TASK INSTRUCTIONS:
Restate word for word the lines of the data below, from the first through the one that has "const cloison = 0.12;".

GIVEN INFORMATION:
++++
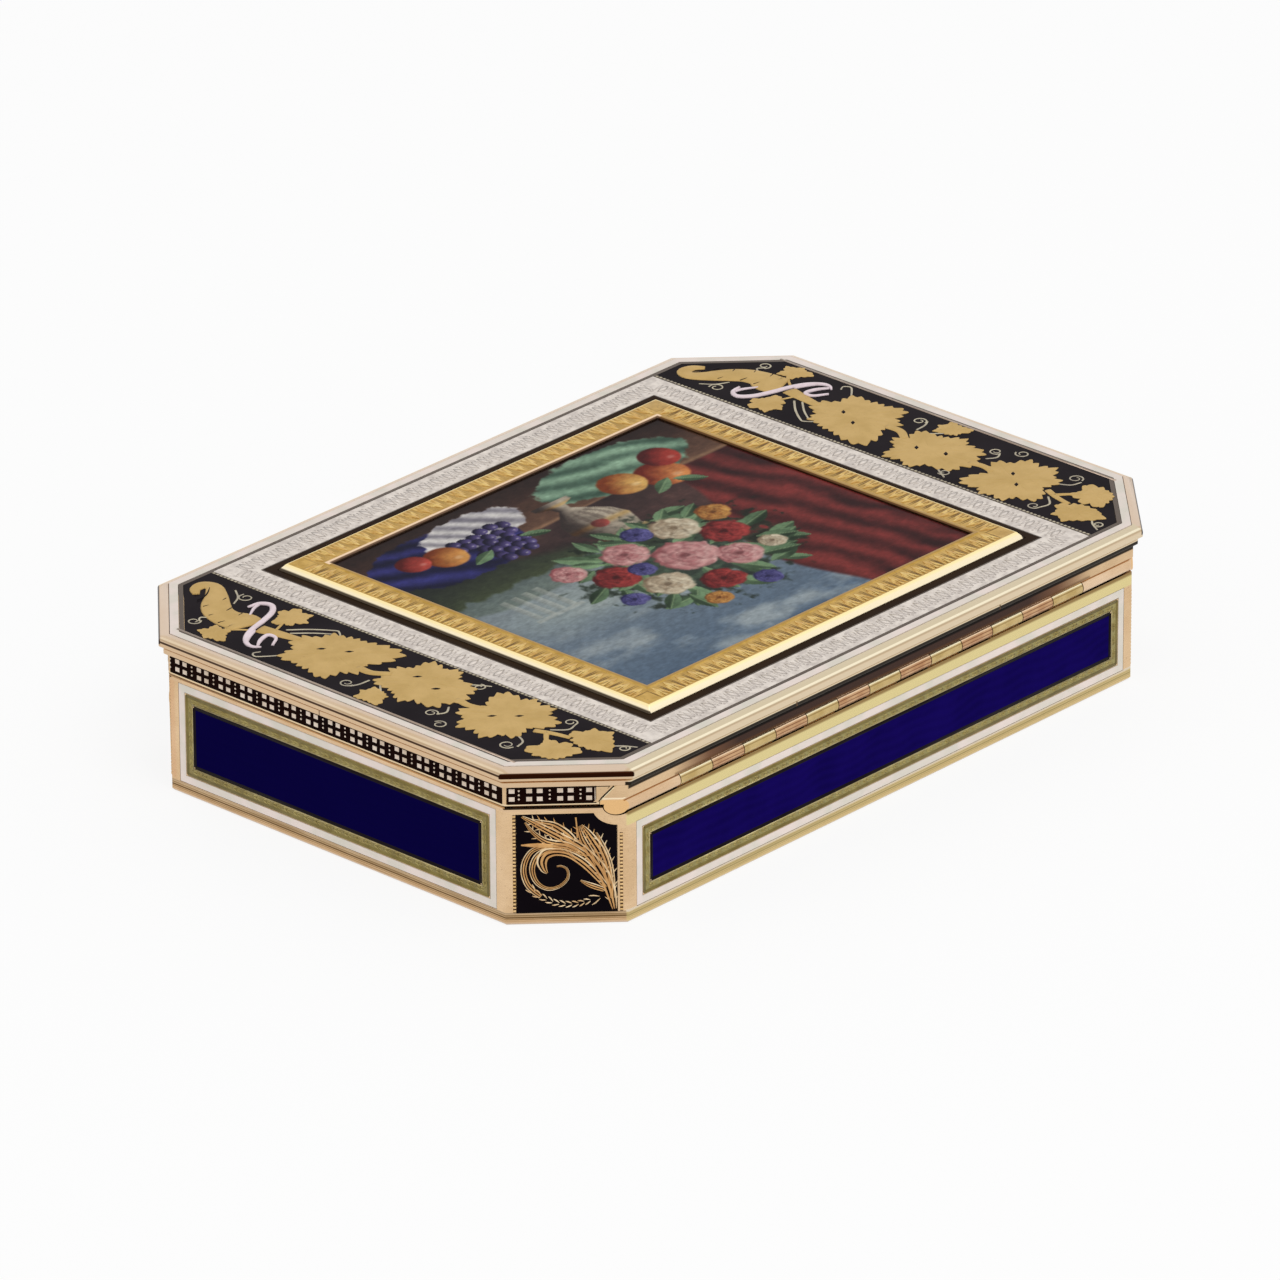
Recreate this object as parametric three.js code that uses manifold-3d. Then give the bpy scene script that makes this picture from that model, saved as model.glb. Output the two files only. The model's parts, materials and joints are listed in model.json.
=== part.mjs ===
// Gold and enamel snuff box with cut corners: a box base and a lid on a knuckled hinge.
// Millimetres, +Z up. +X runs along the box and the hinge lies on the +Y side.
// The origin is the middle of the underside.
import * as THREE from "three";
import { mergeVertices } from "three/addons/utils/BufferGeometryUtils.js";
import Module from "manifold-3d";

const wasm = await Module();
wasm.setup();

// Plan of the lid, which is the largest outline
const boxLength = 90;
const boxWidth = 61.7;
const cornerLeg = 8.7; // leg of each 45 degree cut corner

// Base
const baseInset = 1.0; // base wall behind the lid's edge
const bottomThickness = 0.9;
const bottomEdge = 0.25; // small bevel round the foot
const baseHeight = 12.1; // up to the top of the wall
const wallThickness = 1.9;
const linerThickness = 0.5; // thin inner lining that stands above the wall
const linerRise = 1.1; // its lip above the wall, which guides the lid
const linerGap = 0.05; // between wall and lining

// Inlays: every enamel piece lies in a pocket, clear of its metal by the bedding gap
const enamelDepth = 0.5;
const bedGap = 0.05;
const cloison = 0.12; // gold line left between two pockets

// Side panels, from the ends of each face inwards
const pilaster = 1.1;
const filletWidth = 0.85; // white enamel
const borderWidth = 0.95; // engraved green border
const panelFoot = 1.35; // white fillet's lower edge above the table
const panelHead = 0.4; // gold above the panels, below the top of the wall
const hingePanelDrop = 1.95; // the hinge side's panel ends this far below the wall's top
const cornerMargin = 1.0; // gold at both ends of a corner panel
const cornerFoot = 1.25;
const cornerHead = 0.65;
const notchMargin = 0.95; // gold between the hinge cove and the corner panel
const notchFacets = 10; // steps of the round notch in a corner panel

// Underside
const footRing = 2.4; // flat gold ring that the box stands on
const undersideSink = 0.12; // the underside's panels lie this far above the table

// Lid
const splitGap = 0.25; // open line between base and lid
const lidWallInset = 0.9;
const lidWallHeight = 2.1;
const lidClearance = 0.17; // between the lid's wall and the lining's lip
const lidThickness = 2.0;
const lidPocket = 0.6;
const rimWidth = 1.05;
const rimLip = 1.15; // plain upper edge of the rim moulding, with its slope to the lid's face
const rimGroove = 0.3;
const rimBeadInset = 0.45;
const rimGrooveInset = 0.7;
const rimGap = 0.05; // between rim and lid plate
const rimSlope = 0.35; // fall of the rim towards its edge
const rimEdge = 0.15; // small bevel of the rim's upper edge
const lidFilletWidth = 0.9;
const endPanelMargin = 0.45; // gold between white fillet and end panel
const endPanelWidth = 11.05;
const patternMargin = 0.35; // gold between the pattern band and its neighbours
const patternWidthEnds = 3.35;
const patternWidthSides = 3.2;
const lineWidthEnds = 1.0; // black line round the picture frame
const lineWidthSides = 1.1;
const frameWidth = 3.6;
const frameSink = 0.55; // how deep the frame is let into the lid
const frameBevel = 0.52; // width of the steep outer bevel
const frameFlatRise = 0.6; // the chased flat above the lid's face
const frameBead = 0.6; // width of the bead beside the picture
const frameBeadRise = 0.7;
const frameBeadEdge = 0.18; // width of the slope at each side of the bead
const pictureSink = 0.75; // depth of the picture's seat
const pictureEdgeRise = 0.42; // the picture's edge above the lid's face
const pictureDome = 0.16;
const pictureSteps = 12; // rows of facets across the domed picture
const bandMargin = 0.2; // gold above and below the wall's black band
const cutterReach = 1; // how far a cutter stands out of the face that it cuts
const cutterOverlap = 0.05; // how far a cutter passes an edge that it removes

// Hinge along the +Y side
const knuckleCount = 13;
const knuckleLength = 4.41;
const knuckleGap = 0.1;
const tubeRadius = 0.8;
const pinRadius = 0.4;
const boreGap = 0.06;
const pinGrip = 3.0; // length of pin inside each shoulder
const pinEndGap = 0.2;
const hingeInset = 0.74; // axis behind the base's outer face
const coveGap = 0.15; // between tube and the round seat cut in the wall
const tenonDepth = 0.35; // base knuckle's tenon below the cove
const tenonBack = 0.55;
const tenonFront = 0.3;
const tenonGap = 0.05;
const neckFront = 0.45; // lid knuckle's neck in front of the axis
const roundFacets = 24;

// Sizes that follow from the ones above
const linerInset = baseInset + wallThickness + linerGap;
const interiorInset = linerInset + linerThickness;
const lidBottom = baseHeight + splitGap;
const plateBottom = lidBottom + lidWallHeight;
const lidTop = plateBottom + lidThickness;
const lidWallInner = linerInset - lidClearance;
const plateInset = rimWidth + rimGap;
const lidFilletInner = plateInset + lidFilletWidth;
const endPanelInset = lidFilletInner + endPanelMargin;
const endPanelInner = boxLength / 2 - endPanelInset - endPanelWidth;
const axisY = boxWidth / 2 - baseInset - hingeInset;
const axisZ = baseHeight;
const coveRadius = tubeRadius + coveGap;
const hingeHalf = (knuckleCount * knuckleLength) / 2;
const lidStep = axisZ + coveRadius; // underside of the lid's wall above the hinge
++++
COMPLETE ANSWER:
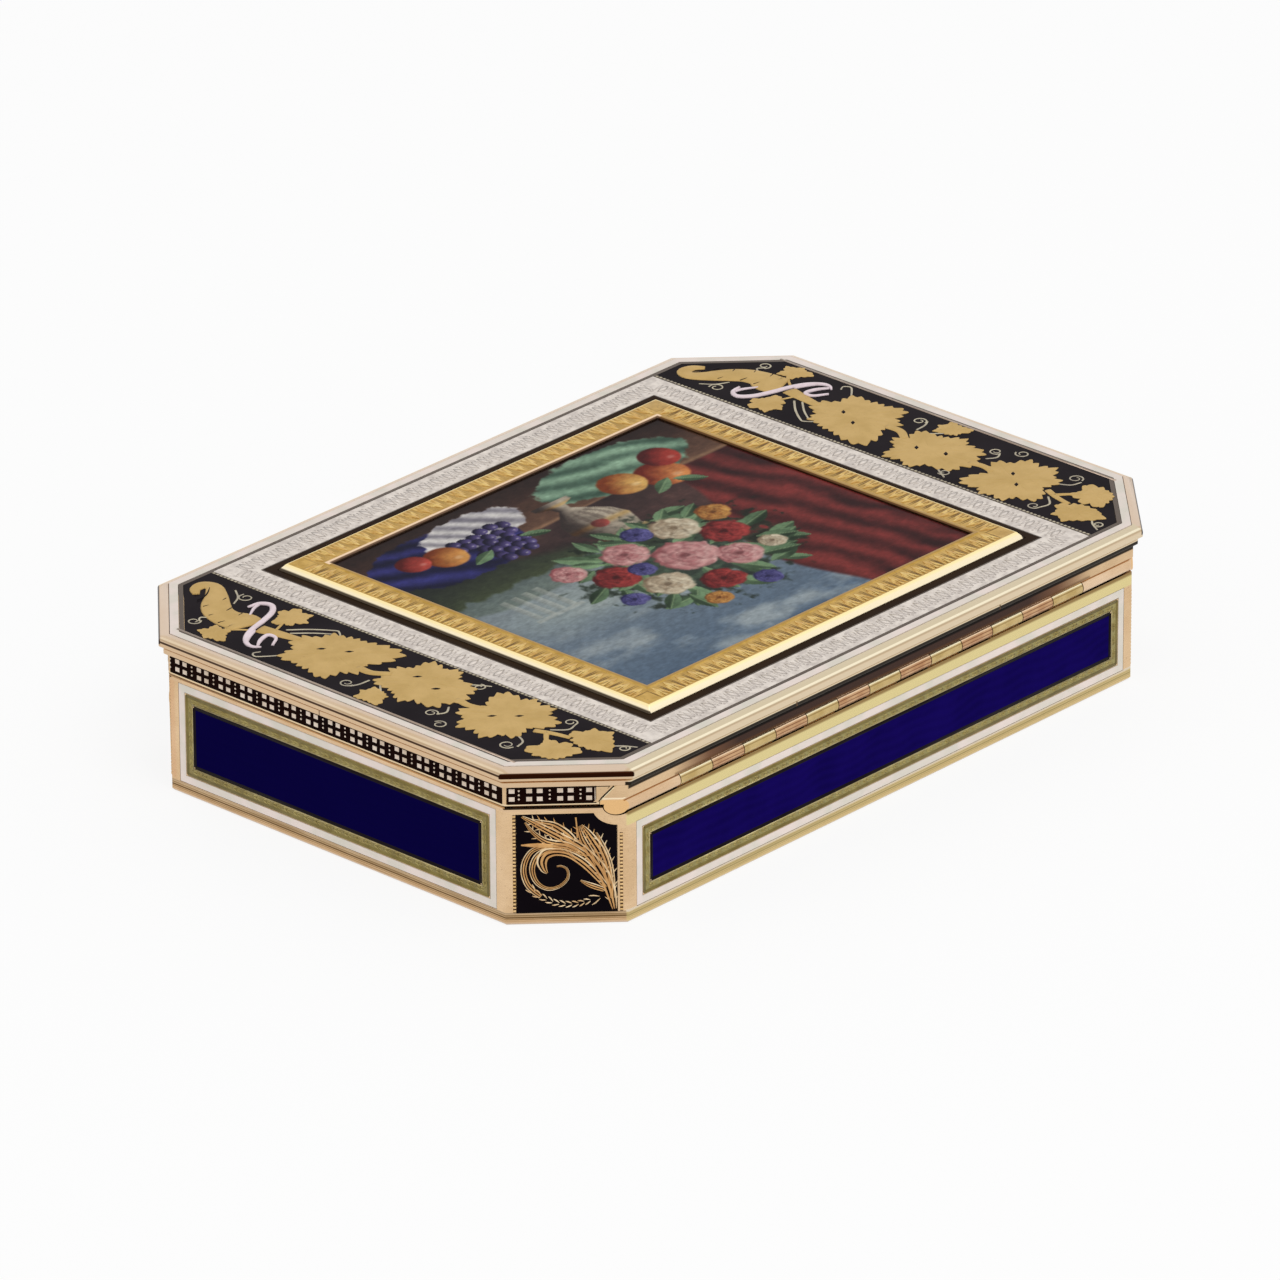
Recreate this object as parametric three.js code that uses manifold-3d. Then give the bpy scene script that makes this picture from that model, saved as model.glb. Output the two files only. The model's parts, materials and joints are listed in model.json.
=== part.mjs ===
// Gold and enamel snuff box with cut corners: a box base and a lid on a knuckled hinge.
// Millimetres, +Z up. +X runs along the box and the hinge lies on the +Y side.
// The origin is the middle of the underside.
import * as THREE from "three";
import { mergeVertices } from "three/addons/utils/BufferGeometryUtils.js";
import Module from "manifold-3d";

const wasm = await Module();
wasm.setup();

// Plan of the lid, which is the largest outline
const boxLength = 90;
const boxWidth = 61.7;
const cornerLeg = 8.7; // leg of each 45 degree cut corner

// Base
const baseInset = 1.0; // base wall behind the lid's edge
const bottomThickness = 0.9;
const bottomEdge = 0.25; // small bevel round the foot
const baseHeight = 12.1; // up to the top of the wall
const wallThickness = 1.9;
const linerThickness = 0.5; // thin inner lining that stands above the wall
const linerRise = 1.1; // its lip above the wall, which guides the lid
const linerGap = 0.05; // between wall and lining

// Inlays: every enamel piece lies in a pocket, clear of its metal by the bedding gap
const enamelDepth = 0.5;
const bedGap = 0.05;
const cloison = 0.12; // gold line left between two pockets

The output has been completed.